To be done: In the records below, find the line that contains "to the left." and the line that contains "record = json.load(file)". Set down exactly those lines and every line between them, and nothing more.

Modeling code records
......

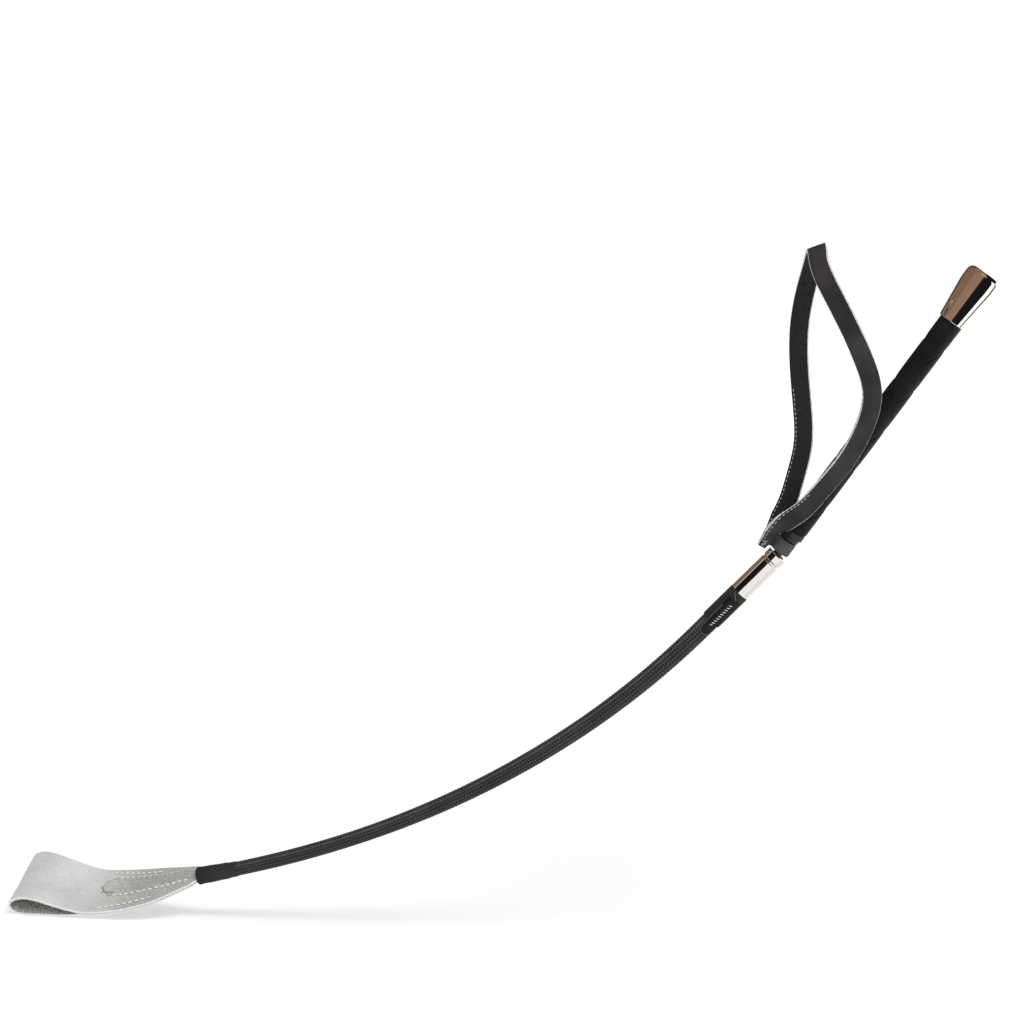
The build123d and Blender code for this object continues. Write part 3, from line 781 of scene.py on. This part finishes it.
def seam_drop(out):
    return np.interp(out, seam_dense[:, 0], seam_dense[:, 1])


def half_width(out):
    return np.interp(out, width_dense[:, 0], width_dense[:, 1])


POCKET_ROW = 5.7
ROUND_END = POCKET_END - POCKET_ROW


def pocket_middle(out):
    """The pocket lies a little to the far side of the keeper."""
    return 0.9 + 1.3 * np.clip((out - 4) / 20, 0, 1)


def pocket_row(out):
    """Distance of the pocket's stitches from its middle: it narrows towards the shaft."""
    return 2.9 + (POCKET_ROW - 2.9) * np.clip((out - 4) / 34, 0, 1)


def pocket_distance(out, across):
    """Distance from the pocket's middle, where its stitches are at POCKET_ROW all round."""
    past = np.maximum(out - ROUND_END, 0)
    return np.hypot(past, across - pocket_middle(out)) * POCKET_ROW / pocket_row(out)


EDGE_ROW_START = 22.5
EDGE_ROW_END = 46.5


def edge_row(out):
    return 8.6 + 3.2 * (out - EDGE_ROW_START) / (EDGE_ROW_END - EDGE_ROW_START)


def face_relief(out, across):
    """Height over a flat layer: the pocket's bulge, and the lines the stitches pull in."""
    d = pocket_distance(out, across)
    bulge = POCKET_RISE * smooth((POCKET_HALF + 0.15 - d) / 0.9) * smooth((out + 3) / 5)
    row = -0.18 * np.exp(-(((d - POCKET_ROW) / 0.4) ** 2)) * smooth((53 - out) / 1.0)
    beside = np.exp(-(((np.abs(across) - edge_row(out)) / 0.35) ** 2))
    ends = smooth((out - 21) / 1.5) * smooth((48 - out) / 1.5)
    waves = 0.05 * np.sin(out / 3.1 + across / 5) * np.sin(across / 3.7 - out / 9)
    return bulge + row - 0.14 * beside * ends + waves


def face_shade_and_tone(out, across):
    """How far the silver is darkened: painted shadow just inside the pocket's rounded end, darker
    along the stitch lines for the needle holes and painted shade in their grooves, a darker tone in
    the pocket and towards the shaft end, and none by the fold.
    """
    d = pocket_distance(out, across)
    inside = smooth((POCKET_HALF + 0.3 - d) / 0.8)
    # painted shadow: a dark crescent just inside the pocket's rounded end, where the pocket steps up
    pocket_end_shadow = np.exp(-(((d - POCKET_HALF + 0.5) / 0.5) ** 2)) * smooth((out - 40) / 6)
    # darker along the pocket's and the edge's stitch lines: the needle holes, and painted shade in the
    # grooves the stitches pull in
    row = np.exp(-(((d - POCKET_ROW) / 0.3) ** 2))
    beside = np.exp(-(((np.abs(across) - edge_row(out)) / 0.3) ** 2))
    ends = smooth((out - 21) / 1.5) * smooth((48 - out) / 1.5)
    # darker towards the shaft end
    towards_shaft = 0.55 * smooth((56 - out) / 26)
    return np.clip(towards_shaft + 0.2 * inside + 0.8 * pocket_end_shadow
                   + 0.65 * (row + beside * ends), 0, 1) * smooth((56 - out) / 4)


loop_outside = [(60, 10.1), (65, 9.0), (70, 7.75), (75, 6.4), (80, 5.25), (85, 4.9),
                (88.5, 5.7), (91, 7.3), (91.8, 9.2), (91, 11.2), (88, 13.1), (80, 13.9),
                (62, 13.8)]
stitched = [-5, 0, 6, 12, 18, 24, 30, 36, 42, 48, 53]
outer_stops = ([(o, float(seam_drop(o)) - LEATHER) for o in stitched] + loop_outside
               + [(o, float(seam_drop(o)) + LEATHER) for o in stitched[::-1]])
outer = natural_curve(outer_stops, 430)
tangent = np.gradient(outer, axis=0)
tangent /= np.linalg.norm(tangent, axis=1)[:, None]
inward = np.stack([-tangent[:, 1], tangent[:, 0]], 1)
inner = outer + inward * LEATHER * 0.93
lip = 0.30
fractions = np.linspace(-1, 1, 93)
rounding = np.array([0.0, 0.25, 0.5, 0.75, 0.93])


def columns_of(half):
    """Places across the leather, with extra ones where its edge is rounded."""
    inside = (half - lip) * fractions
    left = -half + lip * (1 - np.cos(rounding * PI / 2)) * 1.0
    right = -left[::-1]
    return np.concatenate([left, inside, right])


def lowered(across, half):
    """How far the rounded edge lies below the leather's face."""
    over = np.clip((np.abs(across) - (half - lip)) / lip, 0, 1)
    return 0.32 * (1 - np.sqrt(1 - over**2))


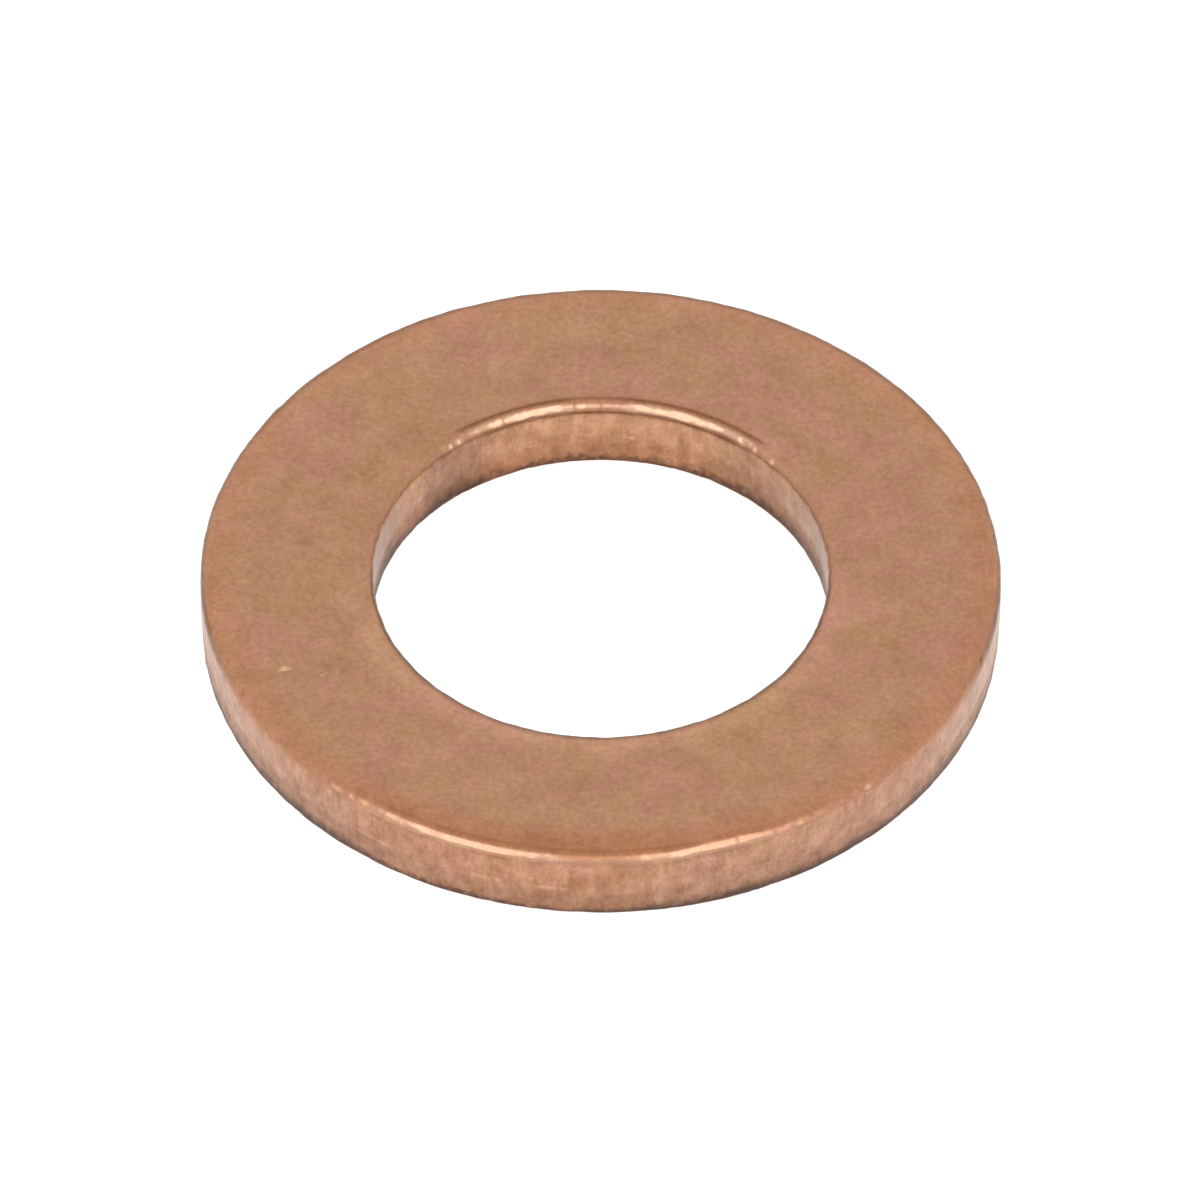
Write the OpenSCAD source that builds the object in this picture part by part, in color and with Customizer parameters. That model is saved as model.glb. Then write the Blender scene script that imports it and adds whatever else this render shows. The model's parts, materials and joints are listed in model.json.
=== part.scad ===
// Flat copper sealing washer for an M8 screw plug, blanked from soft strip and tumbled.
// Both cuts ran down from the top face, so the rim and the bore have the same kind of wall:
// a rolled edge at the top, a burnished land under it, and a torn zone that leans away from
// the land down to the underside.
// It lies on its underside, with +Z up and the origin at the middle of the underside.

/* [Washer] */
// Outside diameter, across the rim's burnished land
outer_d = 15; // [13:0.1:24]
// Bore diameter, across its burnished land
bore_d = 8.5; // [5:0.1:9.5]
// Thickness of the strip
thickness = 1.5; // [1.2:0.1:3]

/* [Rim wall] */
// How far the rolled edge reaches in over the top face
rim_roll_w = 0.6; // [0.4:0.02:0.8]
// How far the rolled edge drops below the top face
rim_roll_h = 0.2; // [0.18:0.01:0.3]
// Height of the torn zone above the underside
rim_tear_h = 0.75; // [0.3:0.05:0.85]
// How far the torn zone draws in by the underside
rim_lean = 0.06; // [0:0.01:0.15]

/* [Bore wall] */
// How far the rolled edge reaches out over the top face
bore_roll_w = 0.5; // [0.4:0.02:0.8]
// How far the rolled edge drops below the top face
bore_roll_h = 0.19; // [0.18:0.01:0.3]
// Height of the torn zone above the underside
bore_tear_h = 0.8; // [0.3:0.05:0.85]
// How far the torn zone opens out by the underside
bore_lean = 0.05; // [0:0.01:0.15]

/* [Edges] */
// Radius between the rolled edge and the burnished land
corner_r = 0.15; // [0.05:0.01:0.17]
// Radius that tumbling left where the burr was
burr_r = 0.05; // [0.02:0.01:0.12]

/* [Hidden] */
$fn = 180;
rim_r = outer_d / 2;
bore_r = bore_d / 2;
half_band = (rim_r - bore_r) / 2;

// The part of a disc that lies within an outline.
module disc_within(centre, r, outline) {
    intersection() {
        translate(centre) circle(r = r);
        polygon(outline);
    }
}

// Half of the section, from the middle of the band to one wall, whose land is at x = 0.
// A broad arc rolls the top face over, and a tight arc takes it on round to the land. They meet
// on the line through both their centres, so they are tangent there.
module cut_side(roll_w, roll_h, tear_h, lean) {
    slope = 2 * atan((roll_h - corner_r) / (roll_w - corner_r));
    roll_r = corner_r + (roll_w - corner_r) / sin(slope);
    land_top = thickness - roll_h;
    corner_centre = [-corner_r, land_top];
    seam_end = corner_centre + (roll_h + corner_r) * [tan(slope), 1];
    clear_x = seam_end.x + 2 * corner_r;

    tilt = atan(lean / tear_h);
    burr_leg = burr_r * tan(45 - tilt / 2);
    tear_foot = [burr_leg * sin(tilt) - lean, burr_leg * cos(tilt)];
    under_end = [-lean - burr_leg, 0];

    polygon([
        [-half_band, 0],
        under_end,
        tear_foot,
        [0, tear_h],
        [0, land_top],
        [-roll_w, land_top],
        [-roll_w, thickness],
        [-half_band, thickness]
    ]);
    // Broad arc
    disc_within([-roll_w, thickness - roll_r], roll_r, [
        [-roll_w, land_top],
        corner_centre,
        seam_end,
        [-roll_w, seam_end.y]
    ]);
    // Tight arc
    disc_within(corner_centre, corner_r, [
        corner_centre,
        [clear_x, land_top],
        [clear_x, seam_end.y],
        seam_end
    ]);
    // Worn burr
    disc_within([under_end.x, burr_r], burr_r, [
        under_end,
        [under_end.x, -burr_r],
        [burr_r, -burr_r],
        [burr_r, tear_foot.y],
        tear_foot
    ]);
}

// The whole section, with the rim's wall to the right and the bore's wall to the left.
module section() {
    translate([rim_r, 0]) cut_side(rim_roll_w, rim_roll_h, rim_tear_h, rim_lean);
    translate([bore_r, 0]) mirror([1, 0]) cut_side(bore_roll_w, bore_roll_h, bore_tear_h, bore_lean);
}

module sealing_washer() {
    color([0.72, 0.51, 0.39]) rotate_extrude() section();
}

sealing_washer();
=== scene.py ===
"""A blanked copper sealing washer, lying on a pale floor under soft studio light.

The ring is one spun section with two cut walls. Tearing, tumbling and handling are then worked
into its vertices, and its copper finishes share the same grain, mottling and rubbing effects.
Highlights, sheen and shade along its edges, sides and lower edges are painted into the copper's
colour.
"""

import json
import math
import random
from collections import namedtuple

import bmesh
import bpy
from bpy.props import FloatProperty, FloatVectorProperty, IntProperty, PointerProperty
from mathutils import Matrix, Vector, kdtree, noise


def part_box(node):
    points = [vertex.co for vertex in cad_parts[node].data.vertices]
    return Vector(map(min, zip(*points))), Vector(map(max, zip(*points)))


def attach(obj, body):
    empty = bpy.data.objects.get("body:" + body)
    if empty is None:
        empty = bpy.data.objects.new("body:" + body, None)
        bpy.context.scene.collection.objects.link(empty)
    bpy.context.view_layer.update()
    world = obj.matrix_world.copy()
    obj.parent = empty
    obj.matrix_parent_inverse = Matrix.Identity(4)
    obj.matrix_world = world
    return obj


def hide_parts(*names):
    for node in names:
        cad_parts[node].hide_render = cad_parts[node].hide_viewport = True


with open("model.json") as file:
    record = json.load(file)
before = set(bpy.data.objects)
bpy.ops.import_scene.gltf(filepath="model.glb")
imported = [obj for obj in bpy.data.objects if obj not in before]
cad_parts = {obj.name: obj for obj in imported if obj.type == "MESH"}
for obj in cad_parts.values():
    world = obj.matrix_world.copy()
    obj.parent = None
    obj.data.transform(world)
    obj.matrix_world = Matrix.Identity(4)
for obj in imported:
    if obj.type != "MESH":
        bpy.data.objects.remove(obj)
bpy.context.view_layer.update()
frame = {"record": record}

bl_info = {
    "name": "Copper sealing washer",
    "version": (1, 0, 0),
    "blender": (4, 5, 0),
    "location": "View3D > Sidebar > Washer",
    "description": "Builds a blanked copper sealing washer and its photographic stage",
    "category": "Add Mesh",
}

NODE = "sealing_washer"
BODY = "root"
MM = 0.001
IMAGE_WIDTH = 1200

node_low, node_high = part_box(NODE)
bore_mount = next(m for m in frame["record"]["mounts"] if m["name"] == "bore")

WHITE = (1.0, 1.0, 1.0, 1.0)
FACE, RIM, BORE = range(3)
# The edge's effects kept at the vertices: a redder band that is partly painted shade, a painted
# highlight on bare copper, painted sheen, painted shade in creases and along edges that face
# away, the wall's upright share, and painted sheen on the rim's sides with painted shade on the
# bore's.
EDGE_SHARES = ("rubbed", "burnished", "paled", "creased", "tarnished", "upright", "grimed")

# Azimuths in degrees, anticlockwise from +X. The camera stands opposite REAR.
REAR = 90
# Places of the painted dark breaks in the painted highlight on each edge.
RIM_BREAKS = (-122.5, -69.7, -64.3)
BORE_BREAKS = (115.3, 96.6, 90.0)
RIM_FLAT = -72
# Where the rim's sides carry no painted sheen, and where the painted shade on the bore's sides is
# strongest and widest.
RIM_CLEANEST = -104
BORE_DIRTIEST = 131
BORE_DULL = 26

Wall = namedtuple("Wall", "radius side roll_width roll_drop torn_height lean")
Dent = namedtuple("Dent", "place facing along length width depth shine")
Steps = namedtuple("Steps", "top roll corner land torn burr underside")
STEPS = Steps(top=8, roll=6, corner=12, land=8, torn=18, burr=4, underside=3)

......

Written answer:
// The whole section, with the rim's wall to the right and the bore's wall to the left.
module section() {
    translate([rim_r, 0]) cut_side(rim_roll_w, rim_roll_h, rim_tear_h, rim_lean);
    translate([bore_r, 0]) mirror([1, 0]) cut_side(bore_roll_w, bore_roll_h, bore_tear_h, bore_lean);
}

module sealing_washer() {
    color([0.72, 0.51, 0.39]) rotate_extrude() section();
}

sealing_washer();
=== scene.py ===
"""A blanked copper sealing washer, lying on a pale floor under soft studio light.

The ring is one spun section with two cut walls. Tearing, tumbling and handling are then worked
into its vertices, and its copper finishes share the same grain, mottling and rubbing effects.
Highlights, sheen and shade along its edges, sides and lower edges are painted into the copper's
colour.
"""

import json
import math
import random
from collections import namedtuple

import bmesh
import bpy
from bpy.props import FloatProperty, FloatVectorProperty, IntProperty, PointerProperty
from mathutils import Matrix, Vector, kdtree, noise


def part_box(node):
    points = [vertex.co for vertex in cad_parts[node].data.vertices]
    return Vector(map(min, zip(*points))), Vector(map(max, zip(*points)))


def attach(obj, body):
    empty = bpy.data.objects.get("body:" + body)
    if empty is None:
        empty = bpy.data.objects.new("body:" + body, None)
        bpy.context.scene.collection.objects.link(empty)
    bpy.context.view_layer.update()
    world = obj.matrix_world.copy()
    obj.parent = empty
    obj.matrix_parent_inverse = Matrix.Identity(4)
    obj.matrix_world = world
    return obj


def hide_parts(*names):
    for node in names:
        cad_parts[node].hide_render = cad_parts[node].hide_viewport = True


with open("model.json") as file:
    record = json.load(file)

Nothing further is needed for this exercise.